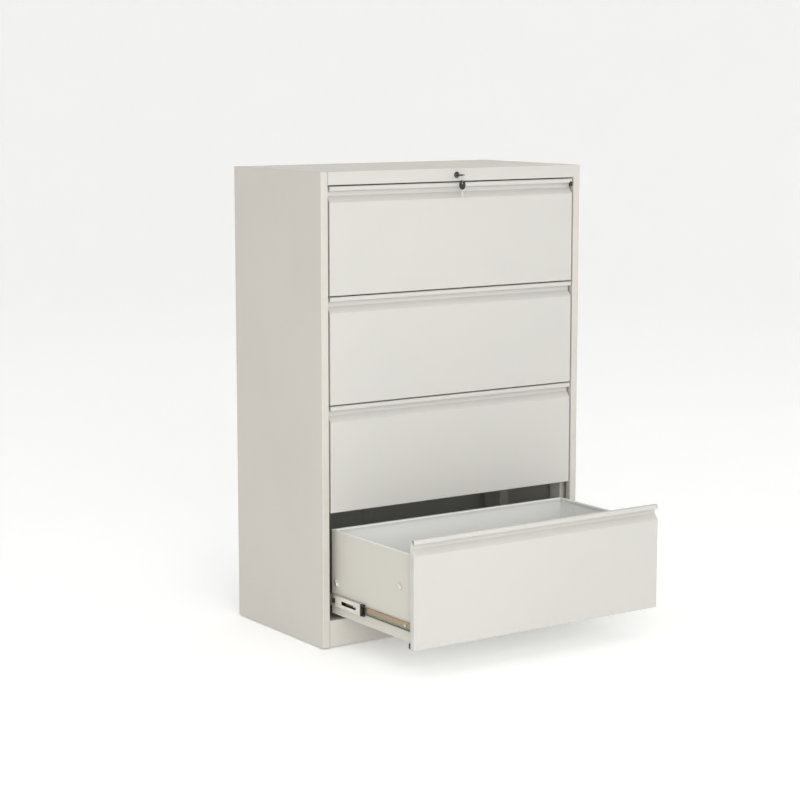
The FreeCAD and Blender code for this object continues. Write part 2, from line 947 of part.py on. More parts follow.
def lock_bar():
    """The upright bar: a strip, a hook for each drawer, and a pin at its head for the rod's slot.

    The hooks, the shoulder and the pin are welded on, face to face.
    """
    y_range = (bar_front_y, bar_front_y + bar_sheet)
    foot = hook_low(drawer_count) - bar_tail
    head = bar_pin_z + bar_head_margin
    strip = block((bar_inner_x, bar_outer_x), y_range, (foot, head))
    shoulder = block(
        (bar_pin_x - bar_pin_radius - bar_sheet, bar_inner_x),
        y_range,
        (bar_pin_z - bar_head_margin, head),
    )
    pin = pin_y(bar_pin_radius, bar_pin_x, bar_pin_z, (rod_front_y, bar_front_y))
    pieces = [strip, shoulder, pin]
    for drawer in range(1, drawer_count + 1):
        low = hook_low(drawer)
        pieces.append(block((box_half + hook_reach, bar_inner_x), y_range, (low, low + hook_height)))
    return pieces


def lock_guides():
    """Slotted brackets: two under the top for the rod, and one for each drawer for the upright bar."""
    guides = []
    for index in range(rod_guide_count):
        x = lock_x + rod_guide_spacing * (index + 1)
        plate = block(
            (x, x + guide_sheet),
            (rod_front_y - guide_wall, rod_front_y + rod_sheet + guide_wall),
            (rod_bottom - guide_wall, top_underside),
        )
        hole = block(
            (x, x + guide_sheet),
            (rod_front_y - guide_play, rod_front_y + rod_sheet + guide_play),
            (rod_bottom - guide_play, rod_top + guide_play),
        )
        guides.append(plate.cut(hole))
    for drawer in range(1, drawer_count + 1):
        low = front_bottom(drawer) + guide_rise
        z_range = (low, low + guide_sheet)
        plate = block(
            (bar_inner_x - guide_wall, skin_x),
            (bar_front_y - guide_wall, bar_front_y + bar_sheet + guide_wall),
            z_range,
        )
        hole = block(
            (bar_inner_x - guide_play, bar_outer_x + guide_play),
            (bar_front_y - guide_play, bar_front_y + bar_sheet + guide_play),
            z_range,
        )
        guides.append(plate.cut(hole))
    return guides


# Keys


def notched(blade, centres, cutter):
    for centre in centres:
        blade = blade.cut(cutter(centre))
    return blade


def notch_centres(start, end):
    step = (end - start) / (key_notch_count + 1)
    return [start + step * (index + 1) for index in range(key_notch_count)]


def key_blade():
    """The blade in the keyway, flat side up, notched along one edge."""
    half_blade = keyway_width / 2 - key_play
    half_sheet = keyway_height / 2 - key_play
    tip = front_y + keyway_depth - key_tip_gap
    z_range = (lock_z - half_sheet, lock_z + half_sheet)
    blade = block((lock_x - half_blade, lock_x + half_blade), (bow_front_y, tip), z_range)
    edge = lock_x + half_blade

    def cutter(centre):
        y_range = (centre - key_notch_width / 2, centre + key_notch_width / 2)
        return block((edge - key_notch_depth, edge), y_range, z_range)

    return notched(blade, notch_centres(front_y, tip), cutter)


def softened_bow(bow):
    """Rounds the long outer edges of a key's head."""
    edges = [edge for edge in bow.Edges if edge.Length > bow_edge]
    return bow.makeFillet(bow_edge, edges)


def key_bow():
    """The head of the key in the lock: level, with a slot near its end for the ring."""
    half = bow_width / 2
    outline = [
        (lock_x - half, bow_end_y),
        (lock_x + half, bow_end_y),
        (lock_x + half, bow_front_y),
        (lock_x - half, bow_front_y),
    ]
    corner = min(bow_corner, half - bow_edge)
    z_range = (lock_z - bow_sheet / 2, lock_z + bow_sheet / 2)
    head = extrude_z(rounded_outline(outline, same(corner, 4), plan_view), z_range)
    slot_half = bow_slot_width / 2
    near = bow_end_y + bow_bridge
    slot = [
        (lock_x - slot_half, near),
        (lock_x + slot_half, near),
        (lock_x + slot_half, near + bow_slot_length),
        (lock_x - slot_half, near + bow_slot_length),
    ]
    opening = extrude_z(rounded_outline(slot, same(slot_half / 2, 4), plan_view), z_range)
    return softened_bow(head).cut(opening)


def lip_clip():
    """A small soft clip over the lower edge of the top drawer's lip, at its right end."""
    lip_low = front_bottom(1) + drawer_front_height - lip_height
    right = front_half - clip_side_margin
    x_range = (right - clip_width, right)
    low = lip_low - clip_drop
    front = block(x_range, (front_y - clip_wall, front_y), (low, lip_low + clip_front_height))
    under = block(x_range, (front_y - clip_wall, front_y + clip_depth), (low, lip_low))
    clip = joined([front, under])
    rim = [edge for edge in clip.Edges if edge.BoundBox.YMax < front_y - clip_wall / 2]
    return clip.makeFillet(clip_wall / 2, rim)


# Assembly


def carcass_parts():
    side = right_side_panel()
    posts = right_posts()
    drawers = range(1, drawer_count + 1)
    outers = [slide_outer(drawer) for drawer in drawers]
    noses = [nose for drawer in drawers for nose in slide_noses(drawer)]
    return {
        "side_panel_left": [mirrored(side)],
        "side_panel_right": [side],
        "top_panel": [top_panel()],
        "back_panel": [back_panel()],
        "header_rail": [header_rail()],
        "plinth": [plinth()],
        "base_panel": [base_panel()],
        "slide_posts_left": [mirrored(post) for post in posts],
        "slide_posts_right": posts,
        "slide_outers_left": [mirrored(outer) for outer in outers],
        "slide_outers_right": outers,
        "slide_noses": both_sides(noses),
        "levelling_feet": levelling_feet(),
    }


def drawer_parts(drawer):
    side = drawer_side(drawer)
    right_side = [drawn_out(shape, drawer) for shape in (side.copy(), lock_lug(drawer))]
    inner = [drawn_out(shape, drawer) for shape in both_sides(slide_inner(drawer))]
    mid = [drawn_out(shape, drawer, 0.5) for shape in both_sides([slide_mid(drawer)])]
    cages = both_sides([inner_cage(drawer), slide_latch(drawer)] + outer_cages(drawer))
    name = f"drawer_{drawer}"
    return {
        f"{name}_front": [drawer_front(drawer)],
        f"{name}_liner": [drawer_liner(drawer)],
        f"{name}_side_left": [drawn_out(mirrored(side), drawer)],
        f"{name}_side_right": right_side,
        f"{name}_back": [drawer_back(drawer)],
        f"{name}_bottom": [drawer_bottom(drawer)],
        f"{name}_slide_inner": inner,
        f"{name}_slide_mid": mid,
        f"{name}_slide_cages": [drawn_out(shape, drawer, 0.5) for shape in cages],
    }


def lock_parts():
    return {
        "lock_barrel": [lock_barrel()],
        "lock_plug": [lock_plug()],
        "lock_cam": [lock_cam()],
        "lock_rod": [lock_rod()],
        "lock_bar": lock_bar(),
        "lock_guides": lock_guides(),
        "key_blade": [key_blade()],
        "key_bow": [key_bow()],
        "lip_clip": [lip_clip()],
    }


def main():
    parts = carcass_parts()
    for drawer in range(1, drawer_count + 1):
        parts.update(drawer_parts(drawer))
    parts.update(lock_parts())
    os.makedirs("parts", exist_ok=True)
    for name, solids in parts.items():
        shape = solids[0] if len(solids) == 1 else Part.makeCompound(solids)
        shape.exportStep(f"parts/{name}.step")


main()
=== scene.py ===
"""A four-drawer lateral filing cabinet in painted sheet steel, dressed and lit in a pale studio.

The cabinet stands square to the X and Y axes with its front towards -Y, and the bottom drawer is drawn out.
All lengths are in metres.
"""

import json
import logging
import math
from collections.abc import Callable, Iterable, Sequence
from dataclasses import dataclass
from enum import Enum

import bpy
from mathutils import Matrix, Vector


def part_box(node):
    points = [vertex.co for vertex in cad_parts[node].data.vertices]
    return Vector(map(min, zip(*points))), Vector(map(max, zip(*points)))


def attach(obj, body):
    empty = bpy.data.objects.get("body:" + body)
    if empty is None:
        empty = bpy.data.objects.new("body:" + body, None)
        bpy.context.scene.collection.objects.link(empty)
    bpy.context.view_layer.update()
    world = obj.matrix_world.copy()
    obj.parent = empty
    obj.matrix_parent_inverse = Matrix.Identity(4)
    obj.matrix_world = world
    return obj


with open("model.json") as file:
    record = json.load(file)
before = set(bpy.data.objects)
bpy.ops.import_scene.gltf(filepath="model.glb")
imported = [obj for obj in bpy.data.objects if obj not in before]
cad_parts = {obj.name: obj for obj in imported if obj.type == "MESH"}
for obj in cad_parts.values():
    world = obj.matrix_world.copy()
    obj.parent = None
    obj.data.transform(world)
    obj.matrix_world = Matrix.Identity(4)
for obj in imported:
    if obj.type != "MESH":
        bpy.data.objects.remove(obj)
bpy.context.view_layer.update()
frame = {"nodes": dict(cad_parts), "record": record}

LOG = logging.getLogger("filing_cabinet")

EDGE_RAMP = (0.01, 0.2)
SMOOTHING_ANGLE = math.radians(35.0)
ROUNDING_ANGLE = math.radians(40.0)
FACING = 0.9

Colour = tuple[float, float, float]


class Axis(Enum):
    """The axis that a slug lies along, as the turn that brings it there from Z with its height along Z."""

    X = (math.pi / 2, 0.0, math.pi / 2)
    Y = (math.pi / 2, 0.0, 0.0)


class Signal:
    """One output socket of a shader tree that can be used in arithmetic."""

    def __init__(self, shader: "Shader", socket: bpy.types.NodeSocket) -> None:
        """Wraps a socket of a shader tree.

        Args:
            shader: The shader that the socket belongs to.
            socket: The output socket.
        """
        self.shader = shader
        self.socket = socket

    def _math(self, operation: str, first: "Value", second: "Value") -> "Signal":
        """Adds a Math node on two values.

        Args:
            operation: The node's operation.
            first: The first value.
            second: The second value.

        Returns:
            The node's result.
        """
        return self.shader.node("ShaderNodeMath", {"operation": operation}, {0: first, 1: second})

    def __add__(self, other: "Value") -> "Signal":
        """The sum of this value and another."""
        return self._math("ADD", self, other)

    def __radd__(self, other: "Value") -> "Signal":
        """The sum of another value and this one."""
        return self._math("ADD", other, self)

    def __sub__(self, other: "Value") -> "Signal":
        """This value less another."""
        return self._math("SUBTRACT", self, other)

    def __rsub__(self, other: "Value") -> "Signal":
        """Another value less this one."""
        return self._math("SUBTRACT", other, self)

    def __mul__(self, other: "Value") -> "Signal":
        """The product of this value and another."""
        return self._math("MULTIPLY", self, other)

    def __rmul__(self, other: "Value") -> "Signal":
        """The product of another value and this one."""
        return self._math("MULTIPLY", other, self)

    def __pow__(self, other: "Value") -> "Signal":
        """This value raised to another."""
        return self._math("POWER", self, other)

    def magnitude(self) -> "Signal":
        """This value without its sign."""
        return self._math("ABSOLUTE", self, 0.0)

    def sine(self) -> "Signal":
        """The sine of this value."""
        return self._math("SINE", self, 0.0)

    def wrapped(self, period: float) -> "Signal":
        """What is left of this value after whole periods are taken away.

        Args:
            period: The length of a period.

        Returns:
            The rest.
        """
        return self._math("MODULO", self, period)

    def ramp(self, start: float, end: float) -> "Signal":
        """This value eased from 0 at start to 1 at end.

        Args:
            start: The value that becomes 0.
            end: The value that becomes 1.

        Returns:
            The eased value.
        """
        settings = {"interpolation_type": "SMOOTHSTEP"}
        return self.shader.node("ShaderNodeMapRange", settings, {0: self, 1: start, 2: end})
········
Exactly and only the lines from the line with "for name, solids" to the line with "axis that a", both included, are to be printed.

Exercise answer:
    for name, solids in parts.items():
        shape = solids[0] if len(solids) == 1 else Part.makeCompound(solids)
        shape.exportStep(f"parts/{name}.step")


main()
=== scene.py ===
"""A four-drawer lateral filing cabinet in painted sheet steel, dressed and lit in a pale studio.

The cabinet stands square to the X and Y axes with its front towards -Y, and the bottom drawer is drawn out.
All lengths are in metres.
"""

import json
import logging
import math
from collections.abc import Callable, Iterable, Sequence
from dataclasses import dataclass
from enum import Enum

import bpy
from mathutils import Matrix, Vector


def part_box(node):
    points = [vertex.co for vertex in cad_parts[node].data.vertices]
    return Vector(map(min, zip(*points))), Vector(map(max, zip(*points)))


def attach(obj, body):
    empty = bpy.data.objects.get("body:" + body)
    if empty is None:
        empty = bpy.data.objects.new("body:" + body, None)
        bpy.context.scene.collection.objects.link(empty)
    bpy.context.view_layer.update()
    world = obj.matrix_world.copy()
    obj.parent = empty
    obj.matrix_parent_inverse = Matrix.Identity(4)
    obj.matrix_world = world
    return obj


with open("model.json") as file:
    record = json.load(file)
before = set(bpy.data.objects)
bpy.ops.import_scene.gltf(filepath="model.glb")
imported = [obj for obj in bpy.data.objects if obj not in before]
cad_parts = {obj.name: obj for obj in imported if obj.type == "MESH"}
for obj in cad_parts.values():
    world = obj.matrix_world.copy()
    obj.parent = None
    obj.data.transform(world)
    obj.matrix_world = Matrix.Identity(4)
for obj in imported:
    if obj.type != "MESH":
        bpy.data.objects.remove(obj)
bpy.context.view_layer.update()
frame = {"nodes": dict(cad_parts), "record": record}

LOG = logging.getLogger("filing_cabinet")

EDGE_RAMP = (0.01, 0.2)
SMOOTHING_ANGLE = math.radians(35.0)
ROUNDING_ANGLE = math.radians(40.0)
FACING = 0.9

Colour = tuple[float, float, float]


class Axis(Enum):
    """The axis that a slug lies along, as the turn that brings it there from Z with its height along Z."""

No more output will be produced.